AUTHORLINK: What was your greatest challenge in developing Sing, I?

ROHAN: As a straight woman, I most worried about getting my queer characters and the story’s LGBTQ+ themes right. I wrote with a great sense of care and responsibility, and again by zeroing-in on the individual characters v the whole, and can only hope that I did right by all concerned.

AUTHORLINK: This is your fifth book. How has your writing evolved over time?

” I’ve stop self-censoring and polishing sentences as I go in early drafts…”

ROHAN: I’ve stop self-censoring and polishing sentences as I go in early drafts, and instead I focus on finding the story and getting to know the characters. I also use self-hypnosis and automatic writing (writing freestyle with my non-dominant hand) more frequently to get into creative flow. I like to think I’ve gotten better at writing, too, both in terms of craft and on the business side.
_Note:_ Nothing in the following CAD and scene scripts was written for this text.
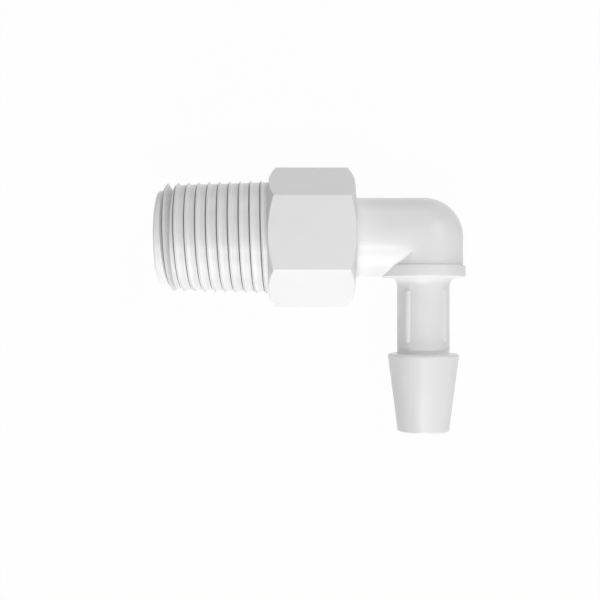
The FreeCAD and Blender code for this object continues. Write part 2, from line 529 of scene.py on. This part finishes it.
def make_tube(direction, turn_in, stations):
    """Round tube from the crossing, cut square on its outside and to the mitre on its inside."""
    radius = stations[0][1]
    tilt = Vector((0, 0, 1)).rotation_difference(direction).to_euler()
    bpy.ops.object.select_all(action="DESELECT")
    bpy.ops.mesh.primitive_circle_add(
        vertices=ROUND_STEPS, radius=radius, location=CROSSING, rotation=tilt)
    piece = name_active("tube")
    place_in_mesh(piece)
    start_editing()
    bpy.ops.mesh.select_mode(type="EDGE")
    bpy.ops.mesh.select_all(action="SELECT")
    last = 0
    for along, wide in stations:
        bpy.ops.mesh.extrude_edges_move(
            TRANSFORM_OT_translate={"value": direction * (along - last)})
        scale = wide / radius
        bpy.ops.transform.resize(
            value=(scale, scale, scale), center_override=CROSSING + direction * along)
        last, radius = along, wide
    bpy.ops.mesh.edge_face_add()
    bpy.ops.mesh.select_all(action="SELECT")
    bpy.ops.mesh.bisect(
        plane_co=CROSSING, plane_no=turn_in - direction, clear_outer=True,
        threshold=MERGE_DISTANCE)
    stop_editing()
    return piece


def make_elbow():
    """Arm with a fillet at the hexagon, ball corner, and the leg as far as inside the collar."""
    elbow = sizes("elbow_arm")
    leg = sizes("elbow_leg")
    radius = elbow.diameter / 2
    fillet = elbow.root_fillet
    to_hexagon = CROSSING.x - HEX_MIDDLE - sizes("elbow_hexagon").length / 2
    arm = make_tube(-ALONG_RUN, DOWN_LEG, [(radius, radius)] + bend(
        to_hexagon - fillet, radius + fillet, fillet, -90, 0) + [
        (to_hexagon + OVERLAP, radius + fillet)])
    inside_collar = (radius + leg.collar_drop + leg.collar_thickness) / 2
    stub = make_tube(DOWN_LEG, -ALONG_RUN, [(inside_collar, radius)])
    only(arm)
    stub.select_set(True)
    bpy.ops.object.join()
    start_editing()
    choose(arm, "edges", lambda edge: all(
        abs(vertex.co.x - CROSSING.x) < MERGE_DISTANCE
        and vertex.co.y > CROSSING.y - MERGE_DISTANCE for vertex in edge.verts))
    bpy.ops.mesh.spin(
        steps=BALL_STEPS, angle=math.pi / 2, center=CROSSING, axis=(0, 0, 1), dupli=False)
    stop_editing()
    arm.name = "elbow"
    close_and_face_out(arm)
    return arm


def make_leg():
    """Collar, filleted neck and the cone of the barb, down to its rounded tip."""
    leg = sizes("elbow_leg")
    rim = leg.collar_round
    collar_radius = leg.collar_diameter / 2
    collar_bottom = leg.collar_drop + leg.collar_thickness
    neck = leg.neck_diameter / 2
    barb = leg.barb_diameter / 2
    cone_top = leg.shoulder_drop + leg.barb_round
    cone_bottom = LEG_LENGTH - leg.tip_land
    lean = math.degrees(math.atan2(barb - neck, cone_bottom - cone_top))
    stations = [(leg.collar_drop, neck)]
    stations += bend(leg.collar_drop + rim, collar_radius - rim, rim, 180, 90)
    stations += bend(collar_bottom - rim, collar_radius - rim, rim, 90, 0)
    stations += bend(collar_bottom + leg.neck_fillet, neck + leg.neck_fillet, leg.neck_fillet, 180, 270)
    stations += [(leg.shoulder_drop, neck)]
    stations += bend(cone_top, barb - leg.barb_round, leg.barb_round, 180, 90 - lean)
    stations += [(cone_bottom, neck)]
    stations += bend(LEG_LENGTH - leg.tip_round, neck - leg.tip_round, leg.tip_round, 90, 0)
    return turned("leg", CROSSING, DOWN_LEG, stations)


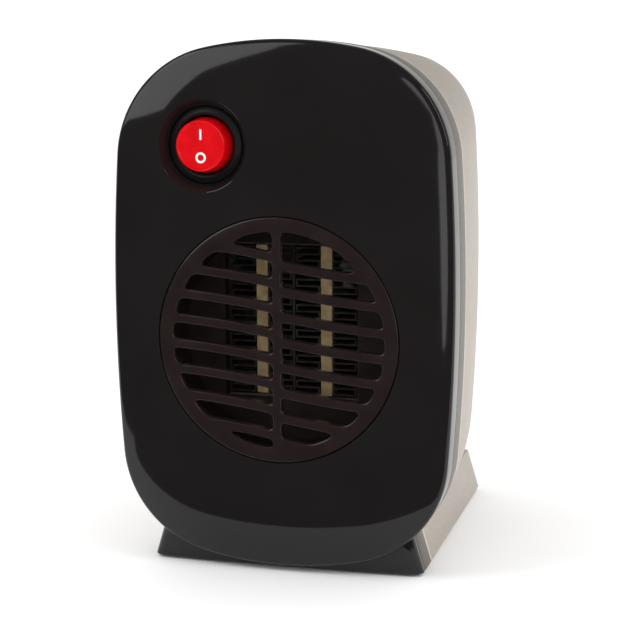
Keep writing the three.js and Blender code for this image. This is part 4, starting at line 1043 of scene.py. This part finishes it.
def makeCard(name, card):                     # a lit panel that only reflections see
    first = card["corners"][0]
    panel = startPoint(name, first[0], card["y"], first[1])
    for (x, z), (nextX, nextZ) in zip(card["corners"], card["corners"][1:]):
        extrudeBy(nextX - x, 0, nextZ - z)
    bpy.ops.mesh.select_all(action="SELECT")
    bpy.ops.mesh.edge_face_add()
    doneEditing()
    material, tree = newFinish(name + "Glow")[:2]
    glow = tree.nodes.new("ShaderNodeEmission")
    glow.inputs["Strength"].default_value = card["glow"]
    tree.links.new(glow.outputs["Emission"], tree.nodes["Material Output"].inputs["Surface"])
    panel.data.materials.append(material)
    panel.visible_camera = False
    panel.visible_diffuse = False
    panel.visible_shadow = False


softboxAim = Vector((0, 0, 0.08))
softboxes = {
    "softboxLeft": {"place": (-0.75, -0.55, 0.9), "width": 0.5, "height": 0.5, "power": 3},
    "stripRight": {"place": (0.9, -0.3, 0.6), "width": 0.15, "height": 0.7, "power": 2},
}


def makeSoftbox(name, box):
    light = bpy.data.lights.new(name, "AREA")
    light.shape = "RECTANGLE"
    light.size = box["width"]
    light.size_y = box["height"]
    light.energy = box["power"]
    lamp = bpy.data.objects.new(name, light)
    bpy.context.scene.collection.objects.link(lamp)
    lamp.location = box["place"]
    lamp.rotation_euler = (softboxAim - Vector(box["place"])).to_track_quat("-Z", "Y").to_euler()


def makeCamera():
    view = {"azimuth": math.radians(14.19), "elevation": math.radians(9.46), "distance": 0.5413,
            "target": Vector((0.0037, 0.0055, 0.0695)), "lens": 90.3, "shiftX": -0.0325, "shiftY": 0.0045}
    camera = bpy.data.cameras.new("camera")
    camera.lens = view["lens"]
    camera.sensor_width = 36
    camera.shift_x = view["shiftX"]
    camera.shift_y = view["shiftY"]
    holder = bpy.data.objects.new("camera", camera)
    bpy.context.scene.collection.objects.link(holder)
    level = math.cos(view["elevation"])
    back = Vector((
        math.sin(view["azimuth"]) * level, -math.cos(view["azimuth"]) * level, math.sin(view["elevation"])))
    holder.location = view["target"] + back * view["distance"]
    holder.rotation_euler = (math.pi / 2 - view["elevation"], 0, view["azimuth"])
    bpy.context.scene.camera = holder
    bpy.context.scene.view_settings.view_transform = "Standard"


makeFloor()
makeWorld()
makeCard("cardLeft", leftCard)
makeCard("cardRight", rightCard)
for name, box in softboxes.items():
    makeSoftbox(name, box)
makeCamera()
print("room ready")
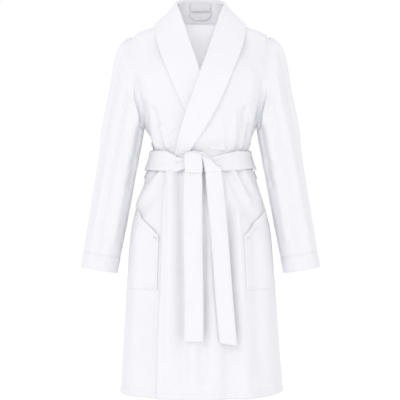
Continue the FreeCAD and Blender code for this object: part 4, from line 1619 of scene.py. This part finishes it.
class ROBE_OT_stage(bpy.types.Operator):
    """Make the floor, the lamps and the camera"""

    bl_idname = "robe.stage"
    bl_label = "Stage"

    def execute(self, context):
        make_stage()
        return {"FINISHED"}


class ROBE_OT_body(bpy.types.Operator):
    """Make the back and both fronts"""

    bl_idname = "robe.body"
    bl_label = "Body panels"

    def execute(self, context):
        make_body()
        return {"FINISHED"}


class ROBE_OT_collar(bpy.types.Operator):
    """Make both halves of the shawl collar"""

    bl_idname = "robe.collar"
    bl_label = "Shawl collar"

    def execute(self, context):
        make_collar()
        return {"FINISHED"}


class ROBE_OT_neck(bpy.types.Operator):
    """Make the neck facing, the blank label and the hanging loop"""

    bl_idname = "robe.neck"
    bl_label = "Inside neck"

    def execute(self, context):
        make_neck()
        return {"FINISHED"}


class ROBE_OT_sleeves(bpy.types.Operator):
    """Make the sleeves and their cuff turnings"""

    bl_idname = "robe.sleeves"
    bl_label = "Sleeves"

    def execute(self, context):
        make_sleeves()
        return {"FINISHED"}


class ROBE_OT_belt(bpy.types.Operator):
    """Make the belt, its half knot, its ends and its carriers"""

    bl_idname = "robe.belt"
    bl_label = "Belt"

    def execute(self, context):
        make_belt()
        return {"FINISHED"}


class ROBE_OT_pockets(bpy.types.Operator):
    """Make the patch pockets and their slanted mouths"""

    bl_idname = "robe.pockets"
    bl_label = "Pockets"

    def execute(self, context):
        make_pockets()
        return {"FINISHED"}


class ROBE_OT_care_label(bpy.types.Operator):
    """Make the blank care label in the side seam"""

    bl_idname = "robe.care_label"
    bl_label = "Care label"

    def execute(self, context):
        make_care_label()
        return {"FINISHED"}


OPERATORS = [
    ROBE_OT_stage,
    ROBE_OT_body,
    ROBE_OT_collar,
    ROBE_OT_neck,
    ROBE_OT_sleeves,
    ROBE_OT_belt,
    ROBE_OT_pockets,
    ROBE_OT_care_label,
]


class ROBE_PT_panel(bpy.types.Panel):
    """Lists the steps that dress the robe."""

    bl_label = "Bathrobe"
    bl_idname = "ROBE_PT_panel"
    bl_space_type = "VIEW_3D"
    bl_region_type = "UI"
    bl_category = "Bathrobe"

    def draw(self, context):
        for group in (context.scene.robe_sizes, context.scene.robe_finish):
            for key in group.__annotations__:
                self.layout.prop(group, key)
        for operator in OPERATORS:
            self.layout.operator(operator.bl_idname)


CLASSES = [RobeSizes, RobeFinish, *OPERATORS, ROBE_PT_panel]


def register():
    for made in CLASSES:
        bpy.utils.register_class(made)
    bpy.types.Scene.robe_sizes = PointerProperty(type=RobeSizes)
    bpy.types.Scene.robe_finish = PointerProperty(type=RobeFinish)


def unregister():
    del bpy.types.Scene.robe_finish
    del bpy.types.Scene.robe_sizes
    for made in reversed(CLASSES):
        bpy.utils.unregister_class(made)


def main():
    register()
    bpy.ops.robe.stage()
    bpy.ops.robe.body()
    bpy.ops.robe.collar()
    bpy.ops.robe.neck()
    bpy.ops.robe.sleeves()
    bpy.ops.robe.belt()
    bpy.ops.robe.pockets()
    bpy.ops.robe.care_label()


if __name__ == "__main__":
    main()
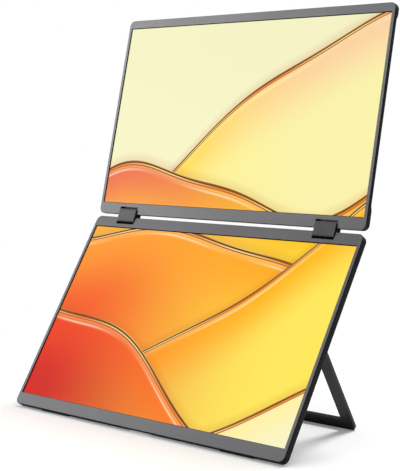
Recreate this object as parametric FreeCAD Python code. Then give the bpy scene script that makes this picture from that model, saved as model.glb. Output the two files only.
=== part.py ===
"""Stacked two-screen portable monitor that extends a laptop.

Two slim 15.6 inch displays sit one above the other. A pair of geared two-axis hinges joins them, so the
upper display folds face to face onto the lower one. A U-shaped kickstand, let into the back of the lower
display, props it up on a desk.

The part stands on the desk plane Z = 0 with its screens facing -Y and +X to the viewer's right. Every display
is drawn flat first: X across, Y backwards from its front face, Z up from its bottom edge. Then it is leaned
back into place. The hinge links and the stand are drawn in the same way from their own pivots.
"""

import FreeCAD, Part

import math
import os

V = FreeCAD.Vector

# Driving dimensions, in millimetres and degrees.
ACTIVE_W = 344.2            # picture area of a 15.6 inch 16:9 display
ACTIVE_H = 193.5
BORDER_SIDE = 4.2           # front frame beside the picture
LOWER_BORDER_BOTTOM = 12.6
LOWER_BORDER_TOP = 12.4
UPPER_BORDER_BOTTOM = 12.3
UPPER_BORDER_TOP = 9.3
CORNER_R = 6.0
LOWER_T = 8.5               # overall thickness of each display
UPPER_T = 7.5
LOWER_LEAN = 32.2           # back from upright, as it stands
UPPER_LEAN = 13.0

BEZEL_T = 1.2               # front frame's plate
BEZEL_CHAMFER = 0.4
MATRIX_SHOWN = 0.6          # black rim of the display that the window leaves open
CELL_RIM = 2.0              # display glass beyond the picture
CELL_T = 0.8
BACKLIGHT_T = 1.6
SHELL_WALL = 1.5            # side walls of the rear covers
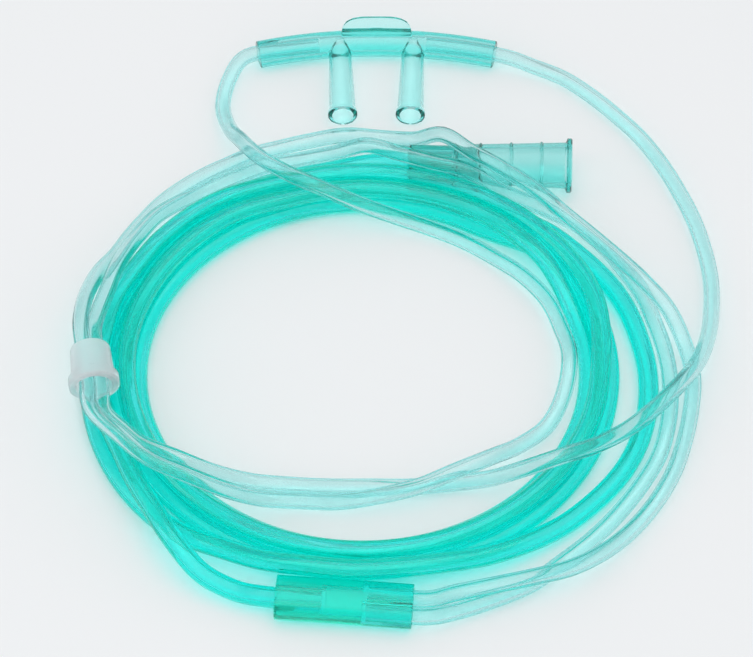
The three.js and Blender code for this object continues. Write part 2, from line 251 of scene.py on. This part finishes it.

AUTHORLINK: I’m wondering what advice you offer to apprentice writers about either craft or staying encouraged in the face of rejection or both.

ROHAN: Read, read, read; write the first draft fast and freely; drill deep on every level of the story; give the reader nothing less than your best; be kind to yourself and others; and keep going.

AUTHORLINK: Discuss what you are working on now.

ROHAN: I’m close to completing my third novel, which centers two Irish characters and is set in 1930s Coney Island, in particular its vaudeville scene with its fascination around “freaks” and the grotesque. I hope people will love reading it as much as I’ve loved writing it.

About the Author

Ethel Rohan’s second novel, SING, I, is published by TriQuarterly Books. She is also the author of In the Event of Contact (2021), winner of the Dzanc Books Short Story Collection Prize, the Gold IPPY Award for Best European Fiction, and the Eric Hoffer Short Story Collection Award.

Her debut novel The Weight of Him (St. Martin’s Press and Atlantic Books, 2017) was an Amazon, Bustle, KOBO, and San Francisco Chronicle Best Book. The novel won a Plumeri Fellowship, Silver Nautilus Award, the Northern California Publishers and Authors’ Award. She is also the author of two short story collections, Goodnight Nobody and Cut Through the Bone.